> Requirement: Copy each line exactly. Leave nothing out.

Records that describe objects
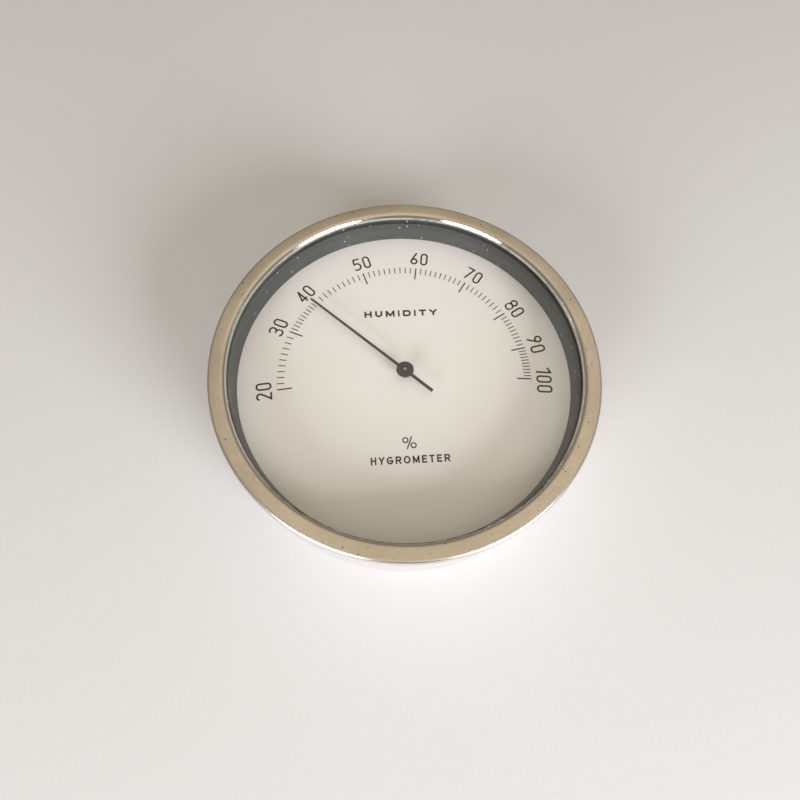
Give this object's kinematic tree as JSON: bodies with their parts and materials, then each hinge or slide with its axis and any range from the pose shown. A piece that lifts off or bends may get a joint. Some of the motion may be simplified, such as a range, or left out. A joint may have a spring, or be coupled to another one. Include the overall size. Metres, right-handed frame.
{
  "type": "dial hygrometer",
  "caption": "Round wall hygrometer in a drawn metal case, with a glass front, a percent dial, a slim pointer and a vented rear cover with a keyhole.",
  "frame": {"origin": "centre of the rear rim's plane, on the case's axis; the object rests there when it lies on its back", "axes": "+Z out of the dial along the pointer's arbor, +Y to the dial's twelve o'clock, +X to its right"},
  "size_m": [0.13, 0.13, 0.034],
  "materials": {
    "case_metal": "satin face, polished side and lip",
    "gasket_rubber": "matt",
    "clear_glass": "polished",
    "spacer_plastic": "matt",
    "dial_paint": "satin white",
    "dial_ink": "screen-printed ink",
    "black_plastic": "moulded",
    "plated_steel": "nickel plated",
    "cover_paint": "fine textured black",
    "brass": "machined",
    "coil_strip": "copper strip with a moisture-sensitive backing",
    "pointer_paint": "matt black"
  },
  "bodies": {
    "case": {"case_shell": "case_metal", "glass_gasket": "gasket_rubber", "front_glass": "clear_glass", "spacer_ring": "spacer_plastic", "dial_plate": "dial_paint", "dial_print": "dial_ink", "clamp_ring": "black_plastic", "cover_lugs": "plated_steel", "rear_cover": "cover_paint", "cover_screws": "plated_steel", "dial_feet": "brass", "foot_nuts": "brass", "front_plate": "brass", "front_bearing": "plated_steel", "plate_screws": "plated_steel", "pillars": "brass", "rear_bridge": "brass", "bridge_screws": "plated_steel", "friction_washer": "plated_steel"},
    "regulator": {"regulator_bush": "plated_steel", "regulator_arm": "brass", "coil_stud": "plated_steel", "humidity_coil": "coil_strip"},
    "pointer": {"arbor": "plated_steel", "arbor_collar": "brass", "coil_collet": "brass", "pointer_bush": "brass", "pointer_blade": "pointer_paint", "pointer_hub": "pointer_paint"}
  },
  "joints": [
    {"name": "regulator_turn", "type": "hinge", "parent": "case", "child": "regulator", "pos_m": [0, 0, 0.0083], "axis": [0, 0, 1], "range_deg": [-20, 20]},
    {"name": "pointer_turn", "type": "hinge", "parent": "regulator", "child": "pointer", "pos_m": [0, 0, 0.02], "axis": [0, 0, 1], "range_deg": [-146, 53], "stiffness_Nm_per_rad": 0.00002, "deforming": ["humidity_coil"]}
  ]
}
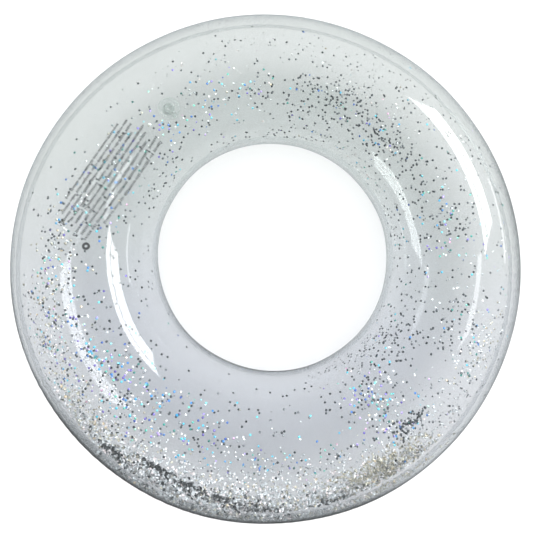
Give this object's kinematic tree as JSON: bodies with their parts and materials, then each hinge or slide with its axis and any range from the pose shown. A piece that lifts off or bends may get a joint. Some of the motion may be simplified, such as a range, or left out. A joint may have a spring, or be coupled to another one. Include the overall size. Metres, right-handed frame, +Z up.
{
  "type": "inflatable swim ring",
  "caption": "Clear inflatable swim ring filled with loose and clinging glitter, with a push-in inflation valve, plug and check flap.",
  "frame": {"origin": "on the ring's axis, at the height of the surface the ring lies on", "axes": "+Z up along the ring's axis, on the valve's side; the valve is at 130.3 degrees anticlockwise from +X and the loose glitter lies towards -Y"},
  "size_m": [0.698, 0.698, 0.1856],
  "materials": {
    "clear_vinyl": "clear soft vinyl sheet, glossy, with a faint cool grey cast",
    "valve_vinyl": "clear moulded soft vinyl, glossy, a little cloudy where it is thick",
    "print_ink": "thin grey screen-printed ink",
    "dark_film": "dark holographic polyester film",
    "silver_film": "silver holographic polyester film",
    "blue_film": "pale blue iridescent polyester film",
    "violet_film": "violet iridescent polyester film",
    "green_film": "green iridescent polyester film",
    "gold_film": "pale gold iridescent polyester film"
  },
  "bodies": {
    "float": {"upper_panel": "clear_vinyl", "lower_panel": "clear_vinyl", "valve_flange": "valve_vinyl", "dark_glitter": "dark_film", "silver_glitter": "silver_film", "blue_glitter": "blue_film", "violet_glitter": "violet_film", "green_glitter": "green_film", "gold_glitter": "gold_film"},
    "stem": {"valve_stem": "valve_vinyl", "strap_lower_leaf": "valve_vinyl"},
    "plug": {"valve_plug": "valve_vinyl", "strap_upper_leaf": "valve_vinyl"},
    "flap": {"check_flap": "valve_vinyl"},
    "loose_glitter": {"loose_silver_glitter": "silver_film", "loose_gold_glitter": "gold_film", "loose_dark_glitter": "dark_film"}
  },
  "joints": [
    {"name": "stem_pull", "type": "slide", "parent": "float", "child": "stem", "axis": [0.2233, -0.2633, 0.9385], "range_m": [0, 0.014]},
    {"name": "plug_swing", "type": "hinge", "parent": "stem", "child": "plug", "pos_m": [-0.13543, 0.1597, 0.1769], "axis": [0.7627, 0.6468, 0], "range_deg": [0, 150]},
    {"name": "flap_swing", "type": "hinge", "parent": "stem", "child": "flap", "pos_m": [-0.14609, 0.17227, 0.15888], "axis": [-0.7627, -0.6468, 0], "range_deg": [0, 70], "stiffness_Nm_per_rad": 0.0001, "springref_deg": -11.46},
    {"name": "glitter_drift", "type": "hinge", "parent": "float", "child": "loose_glitter", "pos_m": [0, 0, 0.0925], "axis": [0, 0, 1], "continuous": true}
  ]
}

> Result:
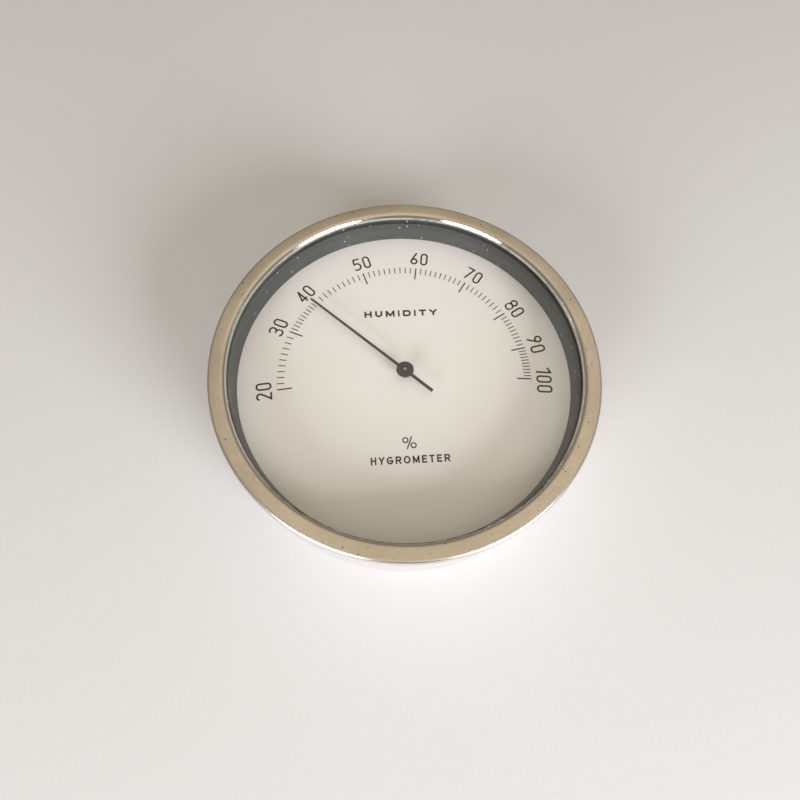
Give this object's kinematic tree as JSON: bodies with their parts and materials, then each hinge or slide with its axis and any range from the pose shown. A piece that lifts off or bends may get a joint. Some of the motion may be simplified, such as a range, or left out. A joint may have a spring, or be coupled to another one. Include the overall size. Metres, right-handed frame.
{
  "type": "dial hygrometer",
  "caption": "Round wall hygrometer in a drawn metal case, with a glass front, a percent dial, a slim pointer and a vented rear cover with a keyhole.",
  "frame": {"origin": "centre of the rear rim's plane, on the case's axis; the object rests there when it lies on its back", "axes": "+Z out of the dial along the pointer's arbor, +Y to the dial's twelve o'clock, +X to its right"},
  "size_m": [0.13, 0.13, 0.034],
  "materials": {
    "case_metal": "satin face, polished side and lip",
    "gasket_rubber": "matt",
    "clear_glass": "polished",
    "spacer_plastic": "matt",
    "dial_paint": "satin white",
    "dial_ink": "screen-printed ink",
    "black_plastic": "moulded",
    "plated_steel": "nickel plated",
    "cover_paint": "fine textured black",
    "brass": "machined",
    "coil_strip": "copper strip with a moisture-sensitive backing",
    "pointer_paint": "matt black"
  },
  "bodies": {
    "case": {"case_shell": "case_metal", "glass_gasket": "gasket_rubber", "front_glass": "clear_glass", "spacer_ring": "spacer_plastic", "dial_plate": "dial_paint", "dial_print": "dial_ink", "clamp_ring": "black_plastic", "cover_lugs": "plated_steel", "rear_cover": "cover_paint", "cover_screws": "plated_steel", "dial_feet": "brass", "foot_nuts": "brass", "front_plate": "brass", "front_bearing": "plated_steel", "plate_screws": "plated_steel", "pillars": "brass", "rear_bridge": "brass", "bridge_screws": "plated_steel", "friction_washer": "plated_steel"},
    "regulator": {"regulator_bush": "plated_steel", "regulator_arm": "brass", "coil_stud": "plated_steel", "humidity_coil": "coil_strip"},
    "pointer": {"arbor": "plated_steel", "arbor_collar": "brass", "coil_collet": "brass", "pointer_bush": "brass", "pointer_blade": "pointer_paint", "pointer_hub": "pointer_paint"}
  },
  "joints": [
    {"name": "regulator_turn", "type": "hinge", "parent": "case", "child": "regulator", "pos_m": [0, 0, 0.0083], "axis": [0, 0, 1], "range_deg": [-20, 20]},
    {"name": "pointer_turn", "type": "hinge", "parent": "regulator", "child": "pointer", "pos_m": [0, 0, 0.02], "axis": [0, 0, 1], "range_deg": [-146, 53], "stiffness_Nm_per_rad": 0.00002, "deforming": ["humidity_coil"]}
  ]
}
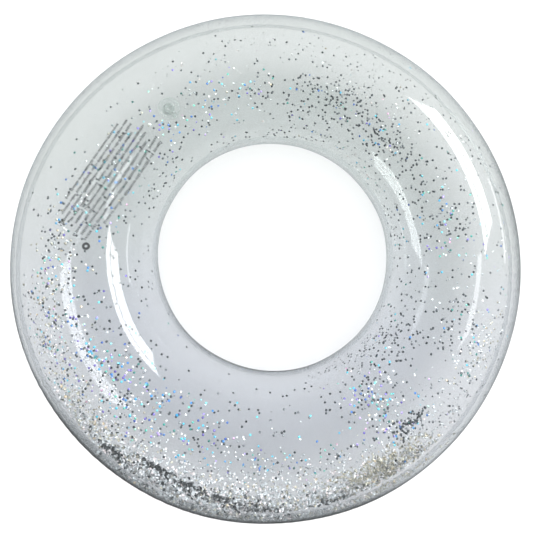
Give this object's kinematic tree as JSON: bodies with their parts and materials, then each hinge or slide with its axis and any range from the pose shown. A piece that lifts off or bends may get a joint. Some of the motion may be simplified, such as a range, or left out. A joint may have a spring, or be coupled to another one. Include the overall size. Metres, right-handed frame, +Z up.
{
  "type": "inflatable swim ring",
  "caption": "Clear inflatable swim ring filled with loose and clinging glitter, with a push-in inflation valve, plug and check flap.",
  "frame": {"origin": "on the ring's axis, at the height of the surface the ring lies on", "axes": "+Z up along the ring's axis, on the valve's side; the valve is at 130.3 degrees anticlockwise from +X and the loose glitter lies towards -Y"},
  "size_m": [0.698, 0.698, 0.1856],
  "materials": {
    "clear_vinyl": "clear soft vinyl sheet, glossy, with a faint cool grey cast",
    "valve_vinyl": "clear moulded soft vinyl, glossy, a little cloudy where it is thick",
    "print_ink": "thin grey screen-printed ink",
    "dark_film": "dark holographic polyester film",
    "silver_film": "silver holographic polyester film",
    "blue_film": "pale blue iridescent polyester film",
    "violet_film": "violet iridescent polyester film",
    "green_film": "green iridescent polyester film",
    "gold_film": "pale gold iridescent polyester film"
  },
  "bodies": {
    "float": {"upper_panel": "clear_vinyl", "lower_panel": "clear_vinyl", "valve_flange": "valve_vinyl", "dark_glitter": "dark_film", "silver_glitter": "silver_film", "blue_glitter": "blue_film", "violet_glitter": "violet_film", "green_glitter": "green_film", "gold_glitter": "gold_film"},
    "stem": {"valve_stem": "valve_vinyl", "strap_lower_leaf": "valve_vinyl"},
    "plug": {"valve_plug": "valve_vinyl", "strap_upper_leaf": "valve_vinyl"},
    "flap": {"check_flap": "valve_vinyl"},
    "loose_glitter": {"loose_silver_glitter": "silver_film", "loose_gold_glitter": "gold_film", "loose_dark_glitter": "dark_film"}
  },
  "joints": [
    {"name": "stem_pull", "type": "slide", "parent": "float", "child": "stem", "axis": [0.2233, -0.2633, 0.9385], "range_m": [0, 0.014]},
    {"name": "plug_swing", "type": "hinge", "parent": "stem", "child": "plug", "pos_m": [-0.13543, 0.1597, 0.1769], "axis": [0.7627, 0.6468, 0], "range_deg": [0, 150]},
    {"name": "flap_swing", "type": "hinge", "parent": "stem", "child": "flap", "pos_m": [-0.14609, 0.17227, 0.15888], "axis": [-0.7627, -0.6468, 0], "range_deg": [0, 70], "stiffness_Nm_per_rad": 0.0001, "springref_deg": -11.46},
    {"name": "glitter_drift", "type": "hinge", "parent": "float", "child": "loose_glitter", "pos_m": [0, 0, 0.0925], "axis": [0, 0, 1], "continuous": true}
  ]
}